At last however most of those songs – nine of them under the then-proposed album title Misfits – have come out.
“There are probably another three or four that didn't make it there. One of the reasons was cost because we were paying for all of this. One reason also was we hadn't worked out what still fitted.
“There were one or two which could have gone on there, they might surface later.”
But that was then and this is now and Gash says since their Real Groovy session they are rehearsing every weekend and writing all the time. There will be a new Waves album?
“Absolutely. The material is strong enough that it is worth doing.”
And in a style not dissimilar?
“People will judge that and I'm very conscious it's very hard to beat the old songs that people will love. You tend to disappoint people with your follow-up stuff, but having said that I think what we are doing now is better. It is just as song-based so it's not like its gone somewhere else, but as songs there is some really strong material there.
“Kevin Wildman -- who really only managed to put a stake in the ground twice, but they were spectacular songs -- is now spinning them out practically one a week and there are some gems.
“So he is prompted me and David [Marshall] to try harder because we can't let them get away with that.
“It's always been a band with three writers.
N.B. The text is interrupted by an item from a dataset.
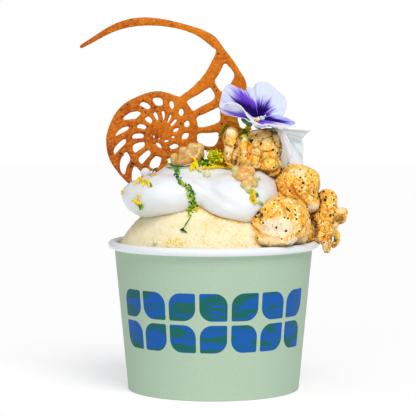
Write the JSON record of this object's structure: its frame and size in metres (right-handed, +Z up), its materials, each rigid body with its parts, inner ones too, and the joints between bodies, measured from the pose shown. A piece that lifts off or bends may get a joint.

It's great.”
Gash also says they are keen to put these new songs in front of an audience, as they will do at this forthcoming show.
“That [other music] was what we did 40 years ago and we're not interested in throwing that out all the time. There's got to be more to it otherwise we did it and we could walk away. But the reason we've got together ever weekend since we played is we are working on new stuff and we really like it.”
They intend to road test the new material a few times (“it always tells you by the audience reaction whether you are onto something or not”) and Gash says now they feel some greater urgency top write, play and perhaps record by the end of the year.
“We have to do it before we die,” he laughs. “We're all getting older. One of us might croak and we can't do it. Maybe that's why we're spinning out these gems?”